- Born: Sheila Ann Lawrence 12 December 1945 Ootakamund, Tamil Nadu State, India
- Died: 25 February 1990 (aged 44) Esher, Surrey, England
- Genres: Classical
- Occupation: Musician
- Instrument: Organ

= Sheila Lawrence =

Sheila Ann Lawrence (December 12, 1945 – February 25, 1990) was a concert organist who performed throughout the UK and broadcast frequently on BBC Radio 3.

== Life and career ==
Sheila Lawrence was born in Ootakamund, India in December 1945 to Edward Lawrence and Helena Campbell. Her father was a mercantile assistant and travelled widely.
She studied at the Royal Academy of Music in London and made her debut at the Purcell Room, London on 13 December 1973. Lawrence performed at the Purcell Room throughout her career.

In April 1978, Lawrence appeared at the Wigmore Hall, London with Elisabeth Perry (violin), Christian Rutherford (French horn) and Jonathan Rutherford (piano) in a programme of Bach-Rutherford, Jonathon Rutherford, Mozart, Bach and Brahms. Sheila Lawrence was married to Peter Mitton and had three children. She died in 1990 at the age of 44.

== Organ building ==
Lawrence was a member of the Incorporated Society of Organ Builders with a special interest in organ reform, and had built a portable chamber organ. The portable organ was built from her design by Peter Collins, and was a portable concert pipe organ. It was played by Lawrence in October 1980 at the Royal Albert Hall in an organ concert which featured Carlo Curley, Noel Rawsthorne and William Davies. It was again played by her in the Albert Hall in April 1982, at an event called 'The Organists Entertain', directed by the organ virtuoso Carlo Curley. Also performing at the event were Pierre Cochereau, Robin Richmond and Lyn Larsen.

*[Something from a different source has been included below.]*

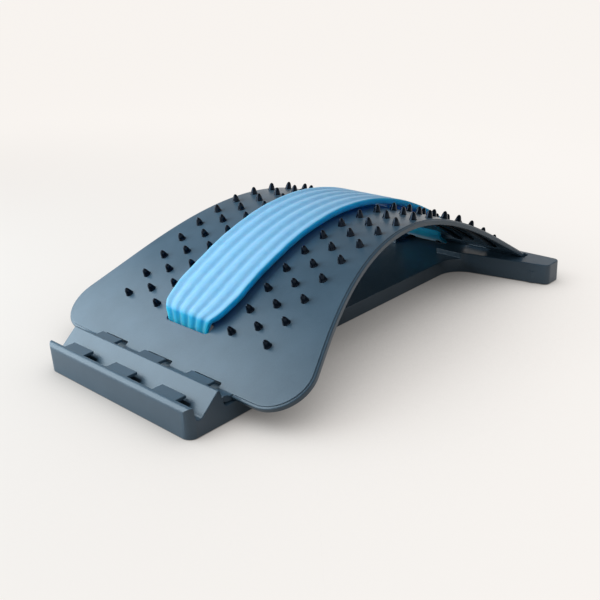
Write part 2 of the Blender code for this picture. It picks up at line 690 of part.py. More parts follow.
def cut_hollows(board, group):
    """The board is moulded as a shell, stiffened by ribs that are left between the hollows."""
    near_half = NEAR_HALF_WIDTH - WALL
    ribs = [-near_half - RIB / 2, -TAB_SPACING / 2, TAB_SPACING / 2, near_half + RIB / 2]
    for low, high in zip(ribs, ribs[1:]):
        cut(board, slab("near_hollow", notch_hollow(), low + RIB / 2, high - RIB / 2, group, upright=True))
    start, end = NEAR_BLOCK_END, FAR_BLOCK_START + 2 * JOIN_OVERLAP
    half = WEB_HALF_WIDTH - WALL
    length = (end - start + RIB) / 6
    for k in range(6):
        low = start + k * length
        for inner, outer in ((RIB / 2, half), (-half, -RIB / 2)):
            cut(board, box("web_hollow", (low, inner, -CUT_PAST),
                           (low + length - RIB, outer, WEB_HEIGHT - WALL), group))
    ceiling = FAR_BAR_HEIGHT - BAR_RADIUS - BAR_CLEARANCE - WALL
    hollow = slab("far_hollow", far_outline(WALL + RIB), -CUT_PAST, ceiling, group)
    wide = FAR_HALF_WIDTH
    for y in (-0.6 * wide, -0.2 * wide, 0.2 * wide, 0.6 * wide):
        cut(hollow, box("far_rib", (FAR_BLOCK_START, y - RIB / 2, -2 * CUT_PAST),
                        (FAR_WALL, y + RIB / 2, CREST_HEIGHT), group))
    cut(board, hollow)


def cut_notch_holes(board, group):
    """A core hole under each tab lets the overhang be moulded."""
    for k in range(len(NOTCH_CRESTS) - 1):
        crest = FIRST_CREST + k * NOTCH_PITCH
        for y in TAB_PLACES:
            half = TAB_WIDTH / 2 + CORE_HOLE_MARGIN
            cut(board, box("core_hole", (crest + CORE_HOLE_START, y - half, NOTCH_FLOOR - 2 * WALL),
                           (crest + CORE_HOLE_END, y + half, NOTCH_CRESTS[k] + CUT_PAST), group))


def cut_hinge_seat(board, group):
    """The trough that the arch's far bar turns in, and room over it for the arch."""
    half = half_width(FAR_REACH)
    radius = BAR_RADIUS + BAR_CLEARANCE
    x, z = FAR_BAR.x, FAR_BAR.z
    trough = [(x + radius, CREST_HEIGHT), (x - radius, CREST_HEIGHT)]
    for angle in np.linspace(math.pi, 2 * math.pi, 13):
        trough.append((x + radius * math.cos(angle), z + radius * math.sin(angle)))
    cut(board, slab("trough", trough, -half - FIT, half + FIT, group, upright=True))
    room = box("arch_room", (FAR_REACH - HINGE_ROOM_LENGTH, -half - 2 * FIT, -EDGE - FIT),
               (FAR_REACH, half + 2 * FIT, 2 * CUT_PAST), group)
    slice_across(room, np.arange(FAR_REACH - HINGE_ROOM_LENGTH + HINGE_ROOM_STEP, FAR_REACH, HINGE_ROOM_STEP))
    bend(room)
    cut(board, room)
    tail_half = PAD_END_HALF_WIDTH + PAD_SLOT_MARGIN
    cut(board, box("tail_room", (FAR_BLOCK_START - JOIN_OVERLAP, -tail_half, WEB_HEIGHT),
                   (x, tail_half, CREST_HEIGHT), group))


def add_tabs(board, group):
    for k in range(len(NOTCH_CRESTS) - 1):
        crest = FIRST_CREST + k * NOTCH_PITCH
        top = room_under_arch(crest, NOTCH_CRESTS[k]) - TAB_SINK
        for y in TAB_PLACES:
            join(board, box("tab", (crest + CREST_TOPS[k][0], y - TAB_WIDTH / 2, top - TAB_THICKNESS),
                            (crest + TAB_REACH, y + TAB_WIDTH / 2, top), group))
    under = FAR_BAR.z + BAR_RADIUS + BAR_CLEARANCE
    inner = FAR_BAR.x + BAR_RADIUS + 2 * BAR_CLEARANCE
    lip = FAR_BAR.x - BAR_RADIUS - HOOK_LIP
    root = FAR_BLOCK_HEIGHT - HOOK_SINK
    profile = [(lip, under), (inner, under), (inner, root), (FAR_WALL - HOOK_SLANT, root),
               (FAR_WALL - 2 * HOOK_SLANT, under + TAB_THICKNESS), (lip, under + TAB_THICKNESS)]
    for y in FAR_TAB_PLACES:
        join(board, slab("hinge_tab", profile, -y - TAB_WIDTH / 2, -y + TAB_WIDTH / 2, group, upright=True))


def make_feet(group, finish):
    for name, (x, y) in foot_places().items():
        foot = rod(name, FOOT_RADIUS, (x, y, 0.0), (x, y, FOOT_THICKNESS), FOOT_SIDES, group)
        finish_piece(foot, finish, None)


def main():
    clear_scene()
    group = collection("back_stretcher")
    slate = material("slate_plastic", (0.085, 0.115, 0.145), 0.5)
    gloss_black = material("gloss_black_plastic", (0.012, 0.018, 0.026), 0.22)
    blue_foam = material("sky_blue_foam", (0.15, 0.50, 0.90), 0.7)
    rubber = material("black_rubber", (0.02, 0.02, 0.022), 0.85)
    hinge = bpy.data.objects.new("arch_hinge", None)
    hinge.location = (FAR_BAR.x, 0.0, FAR_BAR.z)
    group.objects.link(hinge)
    make_base_board(group, slate)
    make_feet(group, rubber)
    make_arch_board(group, hinge, slate)
    make_stud_strips(group, hinge, gloss_black)
    make_pad(group, hinge, blue_foam)
    make_rivets(group, hinge, gloss_black)


main()
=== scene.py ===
"""Back stretcher: the pieces that show, their finishes, the studio and the camera.

Metres, +Z up. X runs from the notched near end to the hinge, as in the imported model. Pieces of the
arch are drawn flat first: (s, y, t) is the length along the board from its crest, the width, and the
height over its top face. lay_on_arch() then curves them.
"""

import json
import math

import bmesh
import bpy
import numpy as np
from mathutils import Matrix, Vector


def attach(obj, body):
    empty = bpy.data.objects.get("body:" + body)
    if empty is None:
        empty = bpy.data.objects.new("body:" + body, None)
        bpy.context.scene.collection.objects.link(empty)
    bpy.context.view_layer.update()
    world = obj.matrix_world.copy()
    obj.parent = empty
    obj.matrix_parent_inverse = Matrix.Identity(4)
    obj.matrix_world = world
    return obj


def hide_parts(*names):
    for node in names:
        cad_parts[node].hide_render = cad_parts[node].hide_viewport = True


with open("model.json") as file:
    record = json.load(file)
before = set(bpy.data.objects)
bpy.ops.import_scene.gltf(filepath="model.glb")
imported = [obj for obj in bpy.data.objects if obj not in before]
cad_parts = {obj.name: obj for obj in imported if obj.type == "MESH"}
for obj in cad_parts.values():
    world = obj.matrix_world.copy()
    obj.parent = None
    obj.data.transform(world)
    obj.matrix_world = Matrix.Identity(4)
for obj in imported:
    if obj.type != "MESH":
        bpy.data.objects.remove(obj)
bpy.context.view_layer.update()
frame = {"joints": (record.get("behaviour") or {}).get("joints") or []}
HINGE = Vector(frame["joints"][0]["pos_m"])

# Arch board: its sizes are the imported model's, apart from its tip
CREST_HEIGHT = 0.0835
NEAR_REACH = 0.1932
FAR_REACH = 0.1722
NEAR_STRAIGHT_FROM = 0.1434
FAR_STRAIGHT_FROM = 0.1562
SHEET = 0.0028
EDGE = 0.0043
LIP_WIDTH = 0.003
WAIST_HALF_WIDTH = 0.085
WAIST_AT = 0.035
NEAR_FLARE = 0.0435
NEAR_FLARE_POWER = 1.9
NEAR_FLARE_PAST_END = 0.0038
FAR_FLARE = 0.0135
FAR_FLARE_POWER = 1.5
NEAR_CORNER_RADIUS = 0.0275
FAR_CORNER_RADIUS = 0.006
NEAR_CORNER_SETBACK = 0.0032
SIDE_FROM = -0.1421
SIDE_TO = 0.158
BAR_RADIUS = 0.003
NEAR_BAR_HALF_LENGTH = 0.0785
# The last TIP_CREASE of the tongue bends up by TIP_LIFT, which fades out over TIP_BLEND beside it
TIP_CREASE = 0.0045
TIP_LIFT = 0.0026
TIP_BLEND = 0.017
TIP_SLICE = 0.003
TIP_SLICES_PAST = 0.002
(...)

== Recitals and performances ==
She broadcast on BBC Radio 3 frequently during the 1970s and 1980s and was the Director of Music at the Servite Priory in Chelsea, London.
In 1983, to mark the 750th anniversary of the founding of the Servite Order, Lawrence released an LP, on the Meridian Label, of Organ Music from the Servite Priory, entitled 'Magnificat'. It featured works by Buxtehude, A. Schlick, J.S. Bach, N. Bruhns, S. Scheidt, J. Bull and F. Correa de Arauxo. The album was featured on BBC Radio 3's New Records programme, broadcast in March 1984.

Some of her notable recitals, recorded and broadcast for BBC Radio 3, include: Music for Two Organs, with the organist Robert Munns (July 1975); Organ works by Clerambault, J.S. Bach and Mendelssohn (June 1977); A performance of works by renaissance composers Jean Titelouze, Paul Hofhaimer, Arnolt Schlick and Peeter Cornet with the BBC Singers, conducted by Simon Joly (April 1985).

Lawrence also broadcast for BBC Radio 4, playing for the Morning Service in April 1984.
In February 1989 she played organ and virginals on BBC Radio 4's Saturday Feature, which explored the diary of the Elizabethan organ-builder Thomas Dallam.

As well as performing around the UK, Lawrence gave recitals in Germany, Denmark, the Netherlands and Italy. She was a founding member of the British Organ Archive, the archive of the British Institute of Organ Studies. In 1982 she wrote an article entitled Technique - a key to interpretation in the Journal of the British Institute of Organ Studies.